● **Directions for this task**: Print every line of the listing exactly, please.

● **Dataset section**:
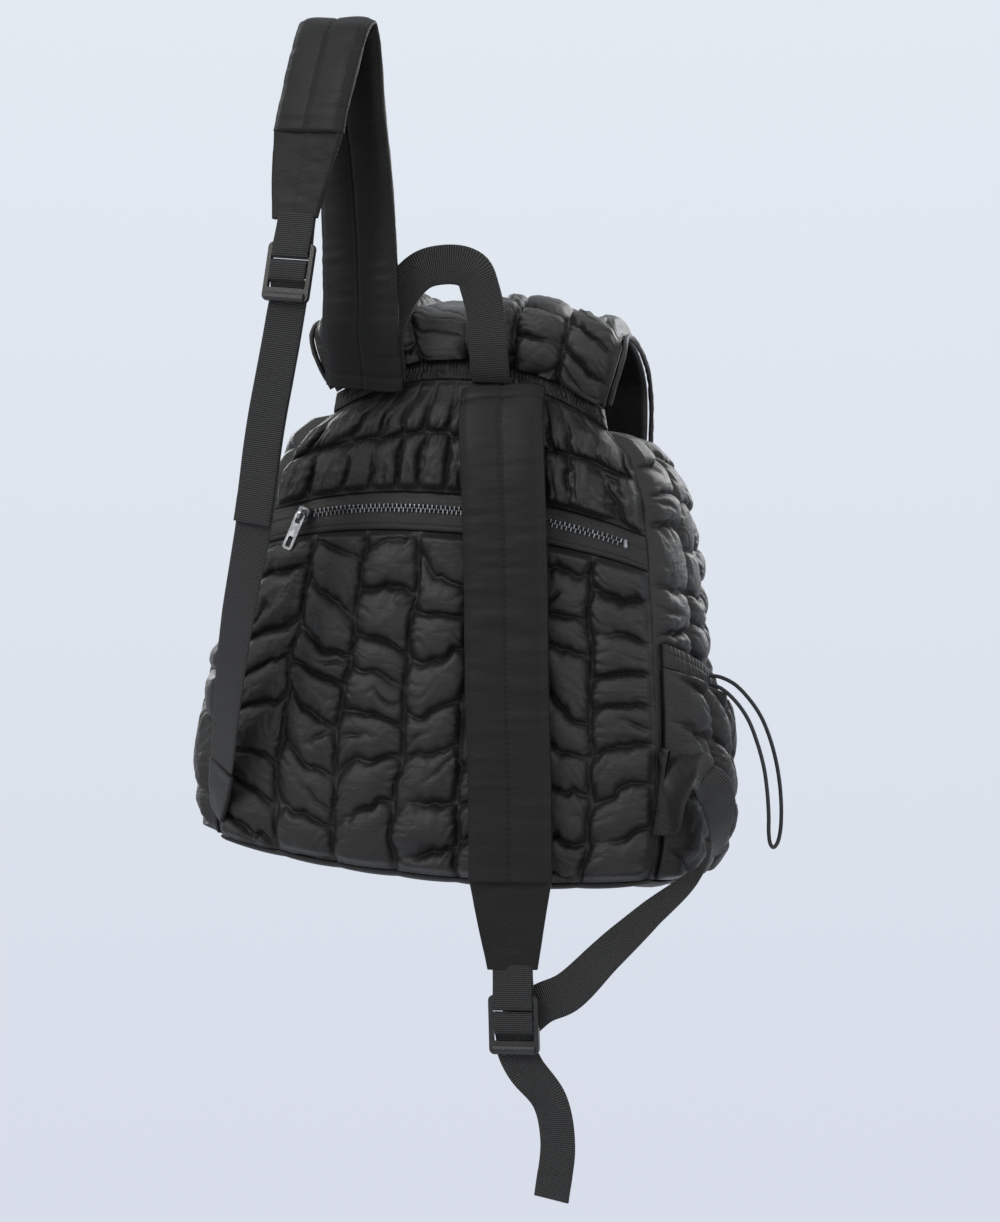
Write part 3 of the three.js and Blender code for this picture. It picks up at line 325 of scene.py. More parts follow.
def rod_object(name, line, radius, sides, ridge=None):
    """A round rod along a line. Its rings don't twist, because each takes its way from the last."""
    steps = int(line.length / RING_STEP)
    distance = np.linspace(0, line.length, steps + 1)
    along = between(distance, line.distances, line.tangents)
    along = along / np.linalg.norm(along, axis=1)[:, None]
    side_way = np.empty_like(along)
    way = np.array([0.1, 1.0, 0.2])
    for k in range(steps + 1):
        way = way - along[k] * (way @ along[k])
        way = way / np.linalg.norm(way)
        side_way[k] = way
    other_way = np.cross(along, side_way)
    angle = np.linspace(0, 2 * np.pi, sides, endpoint=False)
    r = radius * np.ones((steps + 1, sides))
    if ridge is not None:
        r = r + ridge(distance[:, None], angle[None, :])
    points = (line.at(distance)[:, None] + side_way[:, None] * (np.cos(angle)[None, :] * r)[..., None]
              + other_way[:, None] * (np.sin(angle)[None, :] * r)[..., None])
    uv = np.stack(np.broadcast_arrays(distance[:, None] / 1000, angle[None, :] * radius / 1000), -1)
    return as_object(name, points.reshape(-1, 3), rod_faces(steps + 1, sides), uv.reshape(-1, 2))


# %% [markdown]
# ## The drawcord
#
# A soft 3 mm cord leaves the right pocket's hem, hangs in one narrow loop and goes back into the hem.
# A simulated rope would hang as well, but would end somewhere else on each change, so its loop is
# drawn through points instead. Its length is measured on the same points.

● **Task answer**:
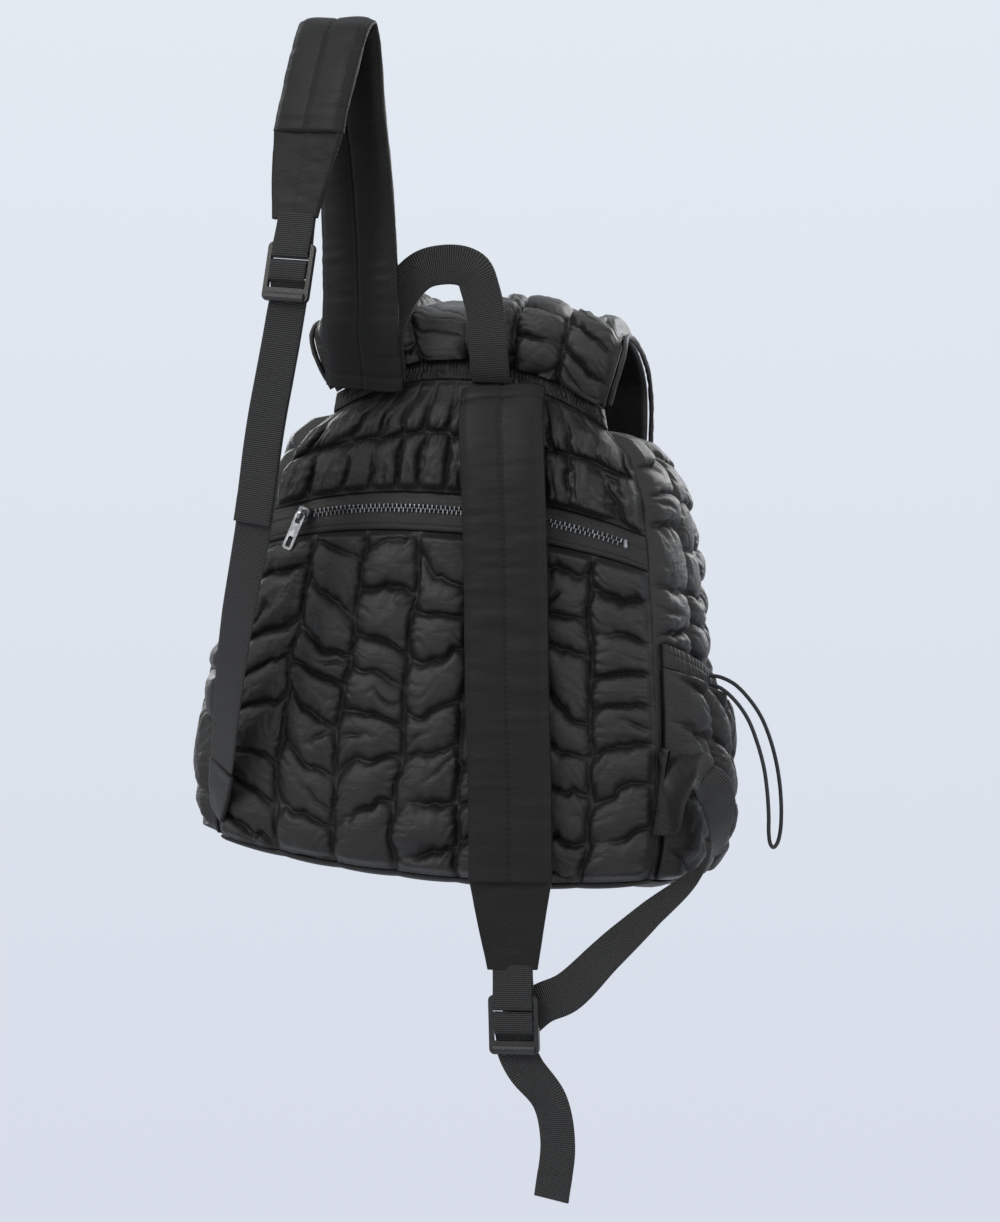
Write part 3 of the three.js and Blender code for this picture. It picks up at line 325 of scene.py. More parts follow.
def rod_object(name, line, radius, sides, ridge=None):
    """A round rod along a line. Its rings don't twist, because each takes its way from the last."""
    steps = int(line.length / RING_STEP)
    distance = np.linspace(0, line.length, steps + 1)
    along = between(distance, line.distances, line.tangents)
    along = along / np.linalg.norm(along, axis=1)[:, None]
    side_way = np.empty_like(along)
    way = np.array([0.1, 1.0, 0.2])
    for k in range(steps + 1):
        way = way - along[k] * (way @ along[k])
        way = way / np.linalg.norm(way)
        side_way[k] = way
    other_way = np.cross(along, side_way)
    angle = np.linspace(0, 2 * np.pi, sides, endpoint=False)
    r = radius * np.ones((steps + 1, sides))
    if ridge is not None:
        r = r + ridge(distance[:, None], angle[None, :])
    points = (line.at(distance)[:, None] + side_way[:, None] * (np.cos(angle)[None, :] * r)[..., None]
              + other_way[:, None] * (np.sin(angle)[None, :] * r)[..., None])
    uv = np.stack(np.broadcast_arrays(distance[:, None] / 1000, angle[None, :] * radius / 1000), -1)
    return as_object(name, points.reshape(-1, 3), rod_faces(steps + 1, sides), uv.reshape(-1, 2))


# %% [markdown]
# ## The drawcord
#
# A soft 3 mm cord leaves the right pocket's hem, hangs in one narrow loop and goes back into the hem.
# A simulated rope would hang as well, but would end somewhere else on each change, so its loop is
# drawn through points instead. Its length is measured on the same points.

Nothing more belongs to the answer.